A Yogurt a Day May Keep Disorders at Bay
Researchers investigating the gut microbiome recommend that just as you should eat fiber every day, you should also follow suit with fermented foods.
Just about everyone loves yogurt. It tastes amazing, has a lovely texture and provides a number of health benefits. Yogurt is one of the many fermented foods that is fantastic for gut health. Researchers at the University of Nebraska-Lincoln are studying the nuances of the gut microbiome. The hope is that an improved understanding of the gut microbiome will help reduce the prevalence of heart disease, diabetes, and inflammatory disorders.
About Fermented Foods
Fermented foods are considered to be the original version of processed food. Fermentation allows for preservation to keep foods nutritious and tasty. Fermented foods have soared in popularity over the recent years as the general public became more interested in health food. Scientists continue to learn more about the important functions of microorganisms for digestion and overall health.
Aside from yogurt, examples of fermented foods and drinks include wine, beer, cheese, salami, fermented pickles, coffee, bread, and chocolate. These items are altered by helpful bacteria, fungi, and yeasts. These foods are safe to consume for extended periods of time after the alteration. In many instances, fermentation makes the food that much more healthy and flavorful to boot.
About the Research
The research effort is being spearheaded by Robert Hutkins, an accomplished food science researcher. Maria Marco of the University of California is also leading the study. They are working in tandem with an international crew of scientists to determine if eating certain fermented foods like yogurt increases the number of helpful microorganisms.
Prior studies have proved that foods like yogurt, miso, and sauerkraut are tied to a reduced rate of diabetes, heart disease, gastrointestinal disorders and other health problems. Hutkins and a dozen other researchers are reviewing this data. He states that the data shows numerous health benefits to consuming fermented foods like yogurt. He recommends that fermented foods should be included in all diets.
Hutkins is affiliated with the Nebraska Food for Health Center. This group was established last year to study how gut microbes ward off disease and boost human health. It's food, animal and plant scientists work closely with medical experts to identify and develop foods that boost the human microbiome as well as the micro-organisms that reside in the gut. These scientists are focused on developing foods that boost the body's immune system and metabolic processes.

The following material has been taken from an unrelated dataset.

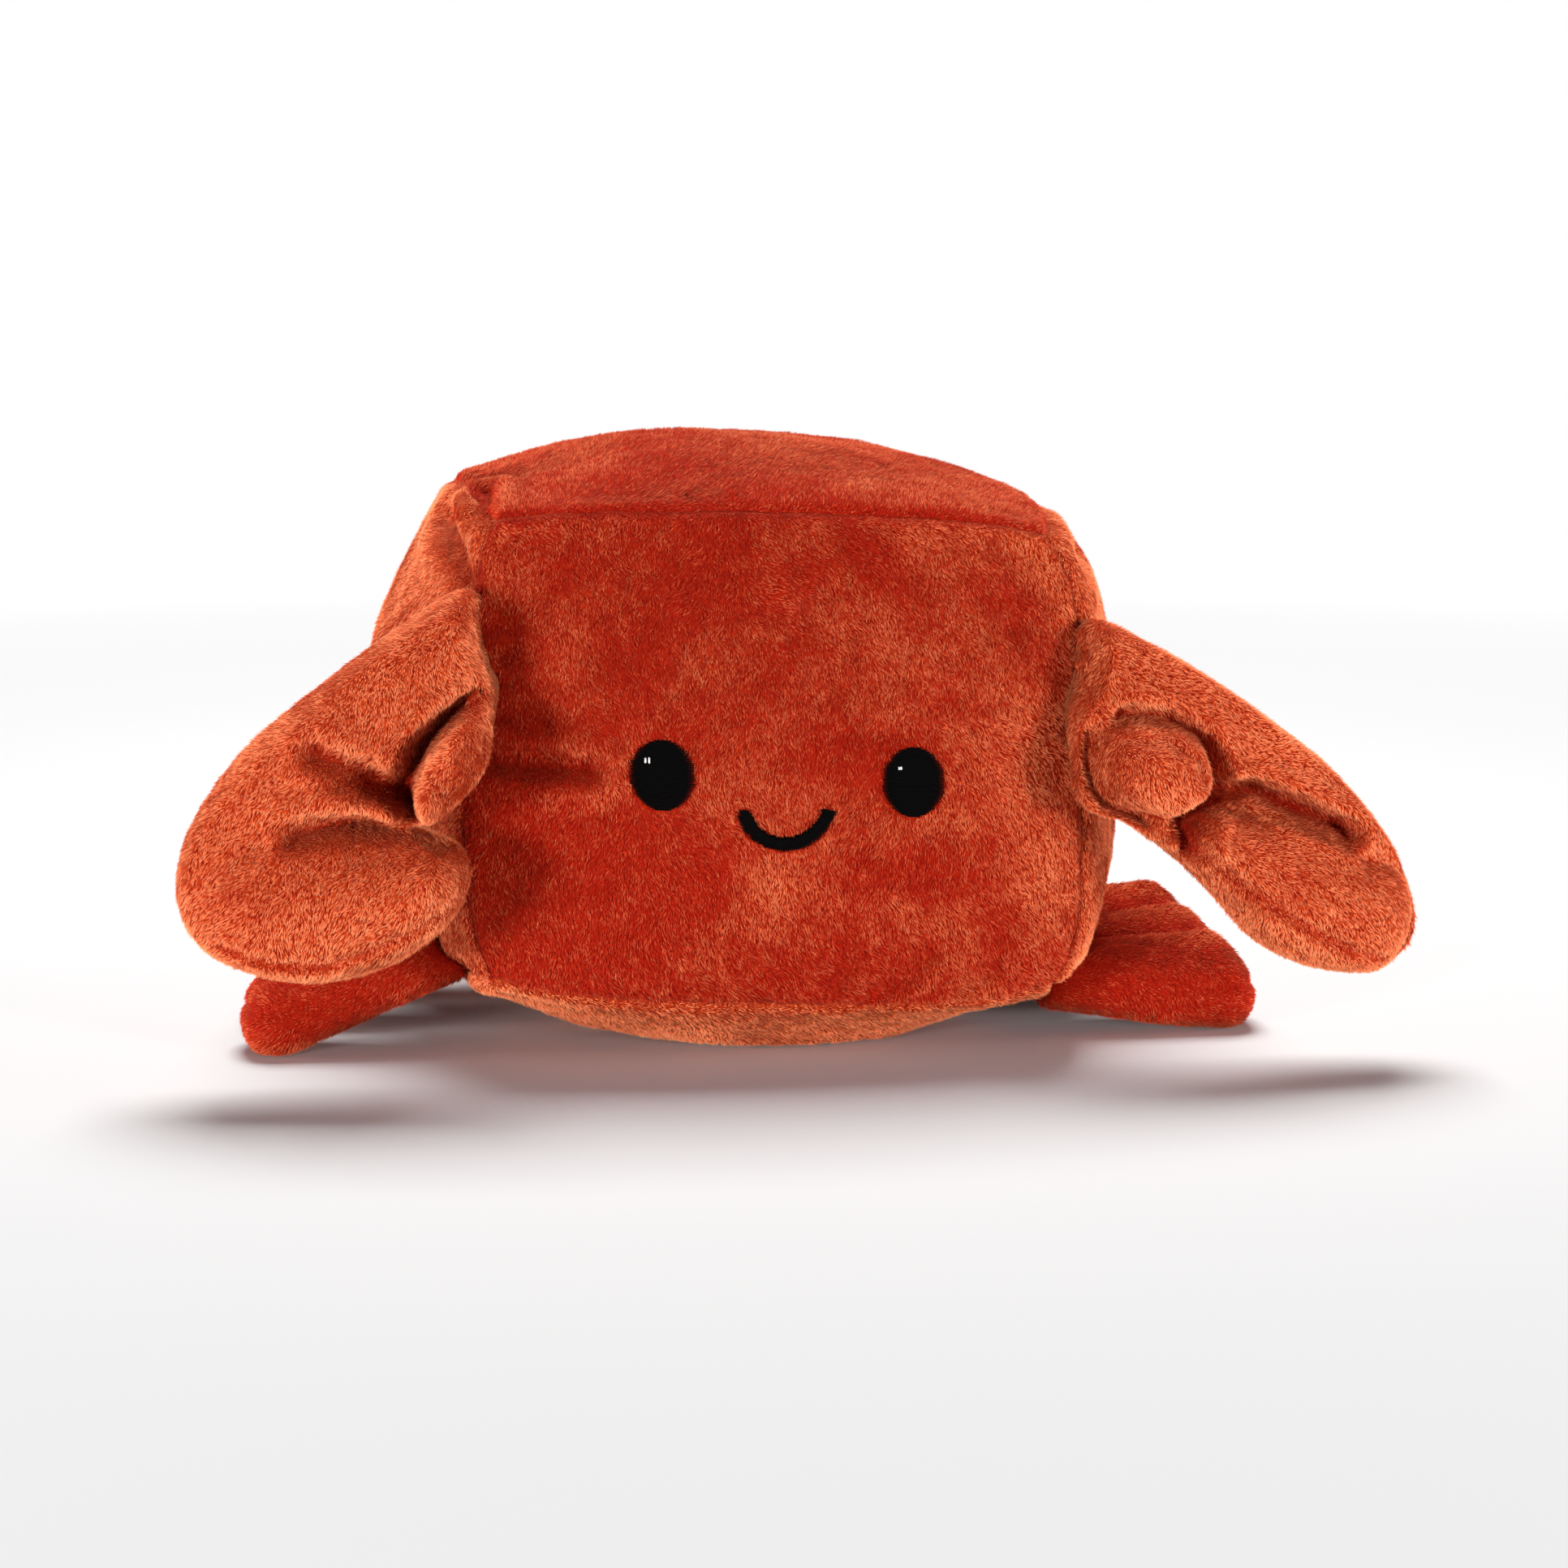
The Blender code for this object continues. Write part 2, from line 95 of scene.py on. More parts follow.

Microorganisms within the gut are fed by the foods one consumes. Therefore it should come as no surprise that diet is an important factor that determines the functionality of the gut microbiome. This is an excellent opportunity to marry agriculture and medicine to alter how we think about warding off disease and treating disease. The hope is that improved knowledge of the main properties of fermentation methods will provide insights in terms of health benefits. However, at the current moment, only yogurt has been identified as a provider of specific health benefits. European health authorities made this recognition.
Hutkins and fellow researchers from the Netherlands, Canada, the United States, Ireland and France have encouraging findings following a thorough review of the latest research into fermented foods. The group determined the increased interest in the impact of microbiomes on health justifies additional research along with clinical trials to study the functions of micro-organisms that reach the gastrointestinal tract via beverages and food.
Some of the studies within Hutkins' group show that yogurt consumption is tied to a decreased rates of diabetes. Additional research determined that beneficial relationships exist between yogurt and digestion, blood pressure, osteoporosis, and cholesterol. One particular study determined those who consume yogurt on a daily basis were less irritable.